Он вернулся в свой старый дом в Кельне. Его никто не ждал. Он не стал сторонником ни коммунистов, ни нацистов, и не примкнул к какой-либо религиозной группе. Он сохранял независимость, а это обычно так раздражает окружающих!
Йон уехал из Германии в 1966 году, в то время как граф фон Кильманзегг являлся командующим двадцати трех натовских дивизий, включая британскую армию на Рейне. Этот самый Кильманзегг, служивший штабным офицером в отделе разработки операций верховного командования, 23 июля 1941 года подписал следующий приказ для 6-й бронетанковой дивизии: «Захваченных партизан следует не расстреливать, а вешать на виду около деревни… В случае нападений на немецких солдат или на отряды все деревни в радиусе четырех километров следует сравнять с землей, а всех жителей мужского пола казнить через повешение».
ДЕЛО ФЮРЕРА НЕ ПОГИБЛО
Преступники не только обрели уважение, но и снова надели форму. Между тем достойных людей поставили в безвыходное положение. Такие, как Йон, были наказаны, а те, кто поумнее, остались на свободе.
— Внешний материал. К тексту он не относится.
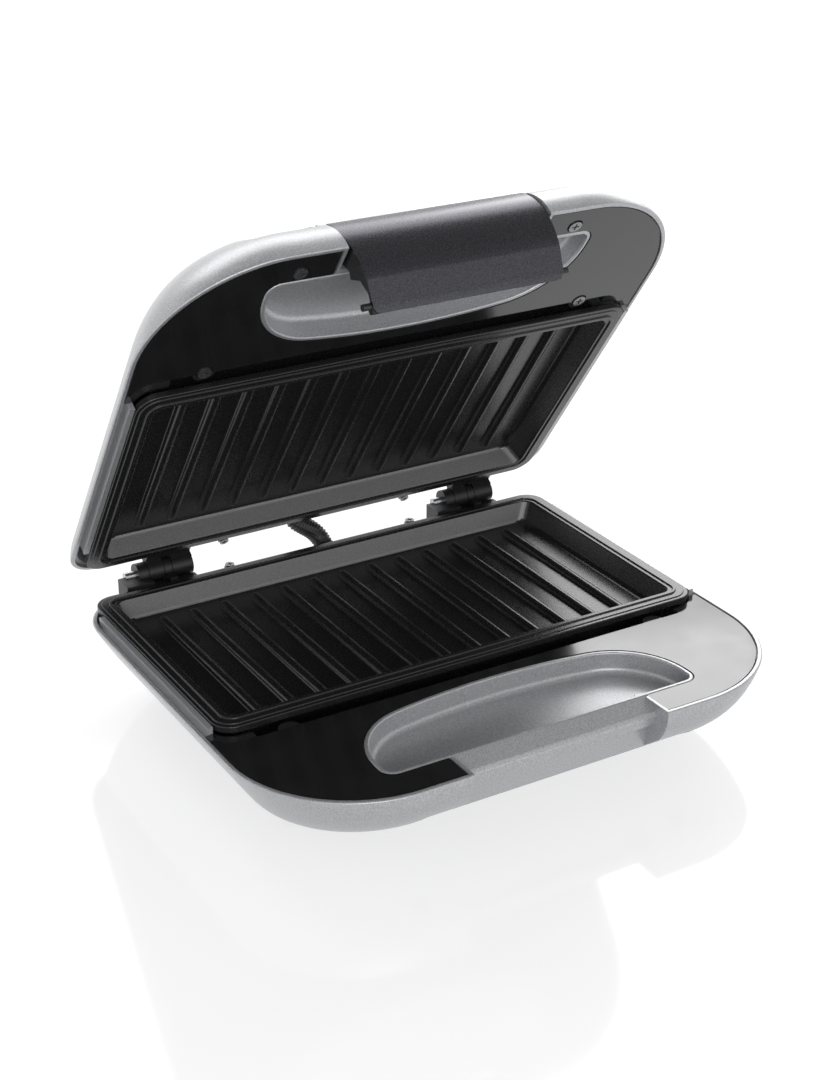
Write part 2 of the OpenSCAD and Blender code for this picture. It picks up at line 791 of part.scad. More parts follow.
block_drop = 8;
block_top = 1.2;
round_from = 8;
tongue_in = 6;
tongue_drop = 5;
flange_t = 1.6;
flange_out = 0.4;
seat = 0.05;
seat_z = 0.02;
module hinge_bracket(x0) {
    top = -edge_drop;
    behind = shell_rear + seat;
    base_place() translate([x0, 0, 0]) difference() {
        union() {
            along_axis(ear_a[0] + round_from, ear_a[1] - ear_a[0] - round_from, barrel_r);
            along_axis(ear_b[0], ear_b[1] - ear_b[0], barrel_r);
            for (e = [ear_a, ear_b]) translate([e[0], fit_gap, top])
                cube([e[1] - e[0], hinge_y - fit_gap, hinge_z - top]);
            translate([0, behind, top - block_drop])
                cube([hinge_len, hinge_y - shell_rear, block_drop - block_top]);
            translate([0, behind, top - block_drop]) cube([ear_a[1], hinge_y - shell_rear, block_drop]);
            translate([tongue_in, fit_gap, top - tongue_drop])
                cube([hinge_len - 1.5*tongue_in, hook_t, tongue_drop + flange_t/2]);
            translate([0, fit_gap, top + seat_z])
                cube([hinge_len, shell_rear - fit_gap + flange_out, flange_t]);
        }
        along_axis(pin_from, hinge_len, pin_r);
        for (k = [knuckle_a, knuckle_b]) along_axis(k[0] - fit_gap, k[1] - k[0] + 2*fit_gap, barrel_r + 0.4);
    }
}

module hinge_bracket_left() {
    color(coated_black) hinge_bracket(left_x);
}

module hinge_bracket_right() {
    color(coated_black) hinge_bracket(right_x);
}

module hinge_pin(x0) {
    base_place() along_axis(x0 + pin_from, pin_to - pin_from, pin_r);
}

module hinge_pin_left() {
    color(bare_steel) hinge_pin(left_x);
}

module hinge_pin_right() {
    color(bare_steel) hinge_pin(right_x);
}

// Barrels of the lid, with an arm that reaches over the lid's rear wall
arm_t_y = 3.6;
arm_h = 9;
tongue_h = 6;
module hinge_knuckle(x0) {
    top = lid_gap + edge_drop;
    behind = shell_rear + seat;
    reach = hinge_len - knuckle_a[0];
    closed_place() translate([x0, 0, 0]) difference() {
        union() {
            for (k = [knuckle_a, knuckle_b]) {
                along_axis(k[0], k[1] - k[0], barrel_r);
                translate([k[0], behind, hinge_z]) cube([k[1] - k[0], hinge_y - shell_rear, barrel_r]);
            }
            translate([knuckle_a[0], behind, top]) cube([reach, arm_t_y, arm_h]);
            translate([knuckle_a[0], fit_gap, top - flange_t/2])
                cube([reach - tongue_in/2, hook_t, flange_t/2 + tongue_h]);
            translate([knuckle_a[0], fit_gap, top - flange_t - seat_z])
                cube([reach, shell_rear - fit_gap + flange_out, flange_t]);
        }
        along_axis(0, hinge_len + cut, bore_r);
        for (e = [ear_a, ear_b]) along_axis(e[0] - fit_gap, e[1] - e[0] + 2*fit_gap, barrel_r + 0.4);
    }
}

module hinge_knuckle_left() {
    color(coated_black) hinge_knuckle(left_x);
}

module hinge_knuckle_right() {
    color(coated_black) hinge_knuckle(right_x);
}

// Braided sleeve round the wires that cross from the base to the lid
sleeve_sides = 10;
sleeve_low = [[5, -5, -20], [5, 0.5, -14.5], [4.2, 4.6, -9], [2.4, 7.8, -3.5], [-0.6, 10, 1]];
sleeve_high = [[-8, 6.4, 6], [-9.3, 3.6, 10.5], [-9.5, 0, 15], [-9.5, -5, 20.5]];
function lid_turn(p) = let (a = lid_open, y = p.y - hinge_y, z = p.z - hinge_z)
    [p.x, hinge_y + y*cos(a) + z*sin(a), hinge_z - y*sin(a) + z*cos(a)];
sleeve_path = concat(sleeve_low, [for (p = sleeve_high) lid_turn(p)]);
function unit(v) = v/norm(v);
module swept_tube(path, r, sides) {
    n = len(path);
    dirs = [for (i = [0:n - 1]) unit(path[min(i + 1, n - 1)] - path[max(i - 1, 0)])];
    loft([for (i = [0:n - 1])
        let (u = unit(cross(dirs[i], [0, 1, 0.3])), v = cross(dirs[i], u))
        [for (k = [0:sides - 1]) path[i] + r*(cos(360*k/sides)*u + sin(360*k/sides)*v)]]);
}

module wire_sleeve() {
    color(rubber_black) base_place() swept_tube(sleeve_path, sleeve_r, sleeve_sides);
}

// Lid: the same shell with its own sweep, a pocket for the latch and holes for two lamps
pocket_top = -22.6;
lamp_x = 11;
lamp_y = shell_front + 76;
lens_r = 3.2;
pin_seat = cheek_t - 0.6;
latch_cy = shell_front + 29.5;
latch_cz = -2;
latch_pivot_y = shell_front + 10.5;
latch_pivot_z = -16.5;
latch_pin_r = 1.5;
module latch_pocket_wall() {
    back = notch_y + lip_w;
    intersection() {
        shell_outside(true);
        translate([-notch_hw - cut, 0, 0]) rotate([90, 0, 90]) linear_extrude(2*(notch_hw + cut))
            polygon([[notch_y, deck_z], [back, deck_z], [back, pocket_top - lip_w],
                [shell_front, pocket_top - lip_w], [shell_front, pocket_top], [notch_y, pocket_top]]);
    }
}

module pocket_cut() {
    translate([-notch_hw, shell_front - cut, pocket_top])
        cube([2*notch_hw, notch_y - shell_front + cut, cut - pocket_top]);
}

module lid_bosses() {
    intersection() {
        shell_outside(true);
        for (p = deck_screws, s = [-1, 1]) translate([s*p.x, p.y, -rim_floor])
            cylinder(h = rim_floor + deck_under, r = boss_r);
    }
}

module upper_shell() {
    color(silver) lid_place() difference() {
        union() {
            difference() {
                union() {
                    shell_form(true);
                    lid_bosses();
                    rear_ledge(left_x + hinge_len + fit_gap, right_x + knuckle_a[0] - fit_gap);
                    plate_screw_bosses();
                }
                pocket_cut();
            }
            latch_pocket_wall();
        }
        grip_scoop(true);
        for (p = deck_screws, s = [-1, 1]) translate([s*p.x, p.y, deck_under - 9])
            cylinder(h = 9 + cut, r = pilot_r);
        plate_screw_holes();
        sleeve_slot(sleeve_high_x);
        for (s = [-1, 1]) translate([s*lamp_x, lamp_y, -rim_floor - cut])
            cylinder(h = 4*wall, r = lens_r);
        both_sides() translate([notch_hw - cut, latch_pivot_y, latch_pivot_z])
            rotate([0, 90, 0]) cylinder(h = pin_seat + cut, r = latch_pin_r);
    }
}

module upper_deck() {
    color(gloss_black) lid_place() difference() {
        deck_form();
        for (p = deck_screws, s = [-1, 1]) translate([s*p.x, p.y, 0]) {
            translate([0, 0, deck_under - cut]) cylinder(h = deck_t + 2*cut, r = screw_r + 0.1);
            translate([0, 0, deck_z - 1]) cylinder(h = 1 + cut, r = head_r + 0.3);
        }
    }
}

module upper_deck_screws() {
    color(bare_steel) lid_place() for (p = deck_screws, s = [-1, 1])
        translate([s*p.x, p.y, deck_z - 1]) rotate([180, 0, 0]) pan_screw(9, pilot_r, head_r - 0.2, 1.5);
}

module upper_plate() {
    color(coated_black) lid_place() plate_form();
}

module upper_plate_screws() {
    color(bare_steel) lid_place() plate_screws();
}

module upper_heating_element() {
    color(dark_metal) lid_place() heating_element();
}

module upper_element_clips() {
    color(bare_steel) lid_place() element_clips();
}

module upper_clip_screws() {
    color(bare_steel) lid_place() clip_screws();
}

module upper_heat_shield() {
    color(bare_steel) lid_place() heat_shield();
}

module upper_shield_screws() {
    color(bare_steel) lid_place() shield_screws();
}

module upper_thermostat() {
    color("ivory") lid_place() thermostat();
}

// Lens: a flange on the lid's top, a sleeve that holds the lamp behind it
module lens(x) {
    lid_place() translate([x, lamp_y, -rim_floor]) difference() {
        union() {
            translate([0, 0, -1]) cylinder(h = 1, r = lens_r + 0.8);
            cylinder(h = 12, r = lens_r);
        }
        translate([0, 0, 1]) cylinder(h = 12, r = lens_r - 0.9);
    }
}

module lamp(x) {
    lid_place() translate([x, lamp_y, -rim_floor + 3.3]) {
        sphere(lens_r - 0.9);
        cylinder(h = 11, r = lens_r - 0.9);
    }
}

module power_lens() {
    color("red") lens(-lamp_x);
}

module ready_lens() {
    color("green") lens(lamp_x);
}

module power_lamp() {
    color("orange") lamp(-lamp_x);
}

module ready_lamp() {
    color("orange") lamp(lamp_x);
}

// Latch: a curved metal cover on a moulded frame that swings on two pins in the lid's cheeks
latch_hw = latch_w/2;
latch_top_a = 42;
latch_low_a = -47;
arm_t = 2.5;
hook_from = 19.6;
hook_len = 3.2;
hook_t_z = 1.8;
arm_boss_r = 3;
frame_t = 1;
module latch_arc(inner, outer, hw, from, to) {
    translate([0, latch_cy, latch_cz]) rotate([90, 0, -90])
        translate([0, 0, -hw]) linear_extrude(2*hw) arc_sector(inner, outer, from, to);
}

module arc_sector(inner, outer, from, to) {
    far = 2*outer;
    difference() {
        circle(outer, $fn = 128);
        circle(inner, $fn = 128);
        polygon(concat([[0, 0]], arc_points(0, 0, far, to, from + 360, 6)));
    }
}

// The latch narrows towards its lower edge
latch_taper = 1.6;
taper_from = -8;
taper_to = 19.1;
module latch_sides(hw) {
    translate([0, shell_front + 20, 0]) rotate([90, 0, 0]) linear_extrude(40)
        polygon([[-hw, -30], [hw, -30], [hw, taper_from], [hw - latch_taper, taper_to],
            [hw - latch_taper, 30], [latch_taper - hw, 30], [latch_taper - hw, taper_to], [-hw, taper_from]]);
}

module latch_cover() {
    color(dark_metal) lid_place() intersection() {
        latch_arc(latch_r - cover_t, latch_r, latch_hw + cut, -latch_top_a, -latch_low_a);
        latch_sides(latch_hw);
    }
}

module latch_arms(hw) {
    both_sides() translate([hw - arm_t, 0, 0]) rotate([90, 0, 90]) linear_extrude(arm_t + cut) {
        polygon([[latch_cy - 22, 16], [latch_cy - 22.6, 11], [latch_cy - 22.4, 6], [latch_cy - 17.5, 1.5],
            [latch_cy - 19.5, -1], [latch_cy - 17, -8], [latch_pivot_y + arm_boss_r, latch_pivot_z],
            [latch_pivot_y + 1.5, latch_pivot_z - 4], [latch_pivot_y - 12, latch_pivot_z - 6],
            [latch_cy - 40, -8], [latch_cy - 40, 16]]);
        translate([latch_pivot_y, latch_pivot_z]) circle(arm_boss_r);
    }
}

frame_hw = latch_hw - 0.2;
pin_start = frame_hw - arm_t - 0.8;
module latch_frame() {
    inner = latch_r - cover_t - frame_t;
    hw = frame_hw;
    color(gloss_black) lid_place() difference() {
        union() {
            intersection() {
                latch_sides(hw);
                union() {
                    latch_arc(inner, latch_r - cover_t, hw + cut, -latch_top_a, -latch_low_a);
                    intersection() {
                        translate([0, latch_cy, latch_cz]) rotate([0, 90, 0])
                            cylinder(h = 2*latch_w, r = latch_r - cover_t - frame_t/2, center = true);
                        latch_arms(hw);
                    }
                }
            }
            translate([-hw + 1.8, latch_cy - hook_from, -snap_z - 0.3])
                cube([2*(hw - 1.8), hook_len, hook_t_z]);
            both_sides() translate([hw - arm_t, shell_front + snap_y, -snap_z]) rotate([0, 90, 0])
                cylinder(h = arm_t + snap_out + 0.5, r = snap_r);
        }
        both_sides() translate([hw - arm_t - cut, latch_pivot_y, latch_pivot_z]) rotate([0, 90, 0])
            cylinder(h = arm_t + 2*cut, r = latch_pin_r + pin_clear);
    }
}

module latch_pins() {
    color(bare_steel) lid_place() both_sides()
        translate([pin_start, latch_pivot_y, latch_pivot_z]) rotate([0, 90, 0])
            cylinder(h = notch_hw + pin_seat - pin_start, r = latch_pin_r);
}

// Places: the base on its feet, the lid turned over and swung up about the hinge axis
module base_place() {
    translate([0, origin_y, rim_height]) children();
}

module closed_place() {
    translate([0, origin_y + hinge_y, rim_height + hinge_z]) rotate([-lid_open, 0, 0])
        translate([0, -hinge_y, -hinge_z]) children();
}

module lid_place() {
    closed_place() translate([0, 0, lid_gap]) mirror([0, 0, 1]) children();
}

lower_shell();
lower_deck();
lower_plate();
lower_heating_element();
lower_element_clips();
lower_clip_screws();
lower_heat_shield();
lower_shield_screws();
lower_thermostat();
lower_plate_screws();
lower_deck_screws();
thermal_fuse();
terminal_block();
cord_inlet();
rubber_feet();
hinge_bracket_left();
hinge_bracket_right();
hinge_pin_left();
hinge_pin_right();
wire_sleeve();
upper_shell();
upper_deck();
upper_plate();
upper_heating_element();
upper_element_clips();
upper_clip_screws();
upper_heat_shield();
upper_shield_screws();
upper_thermostat();
upper_plate_screws();
upper_deck_screws();
hinge_knuckle_left();
hinge_knuckle_right();
power_lens();
ready_lens();
power_lamp();
ready_lamp();
latch_cover();
latch_frame();
latch_pins();
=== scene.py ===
import bpy
import bmesh
import json
import math
from mathutils import Matrix, Vector


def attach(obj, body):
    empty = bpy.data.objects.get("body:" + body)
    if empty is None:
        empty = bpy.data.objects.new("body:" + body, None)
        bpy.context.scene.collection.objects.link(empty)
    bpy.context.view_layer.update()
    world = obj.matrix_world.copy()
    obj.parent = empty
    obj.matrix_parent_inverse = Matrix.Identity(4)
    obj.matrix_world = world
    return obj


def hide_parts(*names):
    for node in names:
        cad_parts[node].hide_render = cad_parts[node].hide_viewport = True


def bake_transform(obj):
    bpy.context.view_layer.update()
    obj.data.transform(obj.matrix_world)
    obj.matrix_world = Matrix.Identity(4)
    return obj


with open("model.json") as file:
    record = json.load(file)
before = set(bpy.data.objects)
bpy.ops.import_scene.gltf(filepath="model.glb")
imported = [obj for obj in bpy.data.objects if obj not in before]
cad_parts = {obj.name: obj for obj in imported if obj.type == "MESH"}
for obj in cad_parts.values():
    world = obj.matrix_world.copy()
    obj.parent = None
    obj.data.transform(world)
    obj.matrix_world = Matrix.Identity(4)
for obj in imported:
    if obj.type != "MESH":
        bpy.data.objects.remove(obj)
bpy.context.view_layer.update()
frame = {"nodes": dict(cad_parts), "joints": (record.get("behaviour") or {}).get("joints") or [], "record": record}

print("stage: frame loaded")

mm = 0.001
nodes = frame["nodes"]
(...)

Расистские фантазии Гитлера вновь овладевали людьми, знакомившимися с ними по зарубежным изданиям «Майн кампф». Гитлеровские пропагандисты, финансируемые теперь правительствами разных стран, пропитывали все вокруг старым расистским зельем. Больнее всего это ударило по Израилю. В арабских государствах свободно работали нацистские профессионалы. В Боливии гестаповец уподоблял расправу с деятелем французского Сопротивления ликвидации партизан Че Гевары. Никого это не удивило — людям было все равно.
Процесс в Нюрнберге не покончил со злом. Тысячелетний рейх набирал полную скорость уже двенадцать лет. Проповедники расового превосходства были по-прежнему полны энергии, и в мире накопился огромный опыт развития фашизма во всех его проявлениях.
К концу войны союзническая армия оказалась вместилищем различных талантов. Там были американские и британские писатели, психологи, взломщики и прочие мастера на все руки. Доносы и доклады строчили многие: знаменитая любовница немецкого дипломата, чемпион по боксу в тяжелом весе Гене Танней, европейские физики и выпускники разведшкол, расположенных на безопасном расстоянии от любопытных нацистских взглядов. Печатали и передавали им инструкции юные особы, обычно назначавшие свидания «под Атласом» в Рокфеллер-центре на Пятой авеню. В конце 1945 года туда прибыл разведчик Ноэль Ковард, чтобы уладить с союзниками вопросы, касавшиеся работы на них. Туда также приехал шеф отдела пропаганды во вражеских странах Кэмпбел Стюарт и Роалд Дал, молодой пилот королевских ВВС Великобритании, чьи рассказы для детей Элеонора Рузвельт читала своей семье в самые тяжелые годы войны. Результатом соединения этих творческих сил стали блистательные схемы шпионажа, диверсий и обмана, направленные на то, чтобы положить конец нацизму. Затем Берлин пал и глава немецкого подводного флота объявил о безоговорочной капитуляции Германии.
Но никто не думал, что это конец борьбы. Генерал Уильям Донован, к примеру, опасался, что выживут люди, способные и далее распространять нацистскую философию. Он просил у британцев помощи, пытаясь предотвратить приход фюрера четвертого рейха. Работа над этим шла по обе стороны Атлантики. На каждого нацистского лидера было заведено отдельное личное дело. Досье Мартина Бормана обновили и пополнили материалами, касавшимися партийной структуры, распределения партийных фондов за рубежом и анализом того, как смерть Гитлера повлияла на его мышление. Папка «Жизнь, прошлая и будущая, мышление и поведение рейхсминистра нацистской партии Мартина Бормана» продолжала пополняться информацией многие годы. К этому имел отношение и Кэмпбел Стюарт. Когда-то он работал с особой миссией у папы римского, и его жизненная цель заключалась в том, чтобы «ухватить мир за горло», но не в приступе агрессии, а в пароксизме изучения. Ему нравились детективные истории. Он был жителем Монреаля, работал исполнительным директором лондонской газеты «Таймс» и чувствовал себя как дома и в вашингтонском обществе, и в Версальском дворце, и в Скотленд-Ярде. Как и многие военные журналисты того времени, он привык к долгим перелетам через Атлантику, любил старые американские самолеты, доставлявшие его в Лиссабон, оттуда на Бейкер-стрит или же «прямо в спальню» Черчилля для консультаций со стареющим премьером. Жизнь Бормана оказалась в поле его зрения, и когда Стивенсон спросил Стюарта, что его так привлекает к этой проблеме, он ответил одним словом — «Сострадание».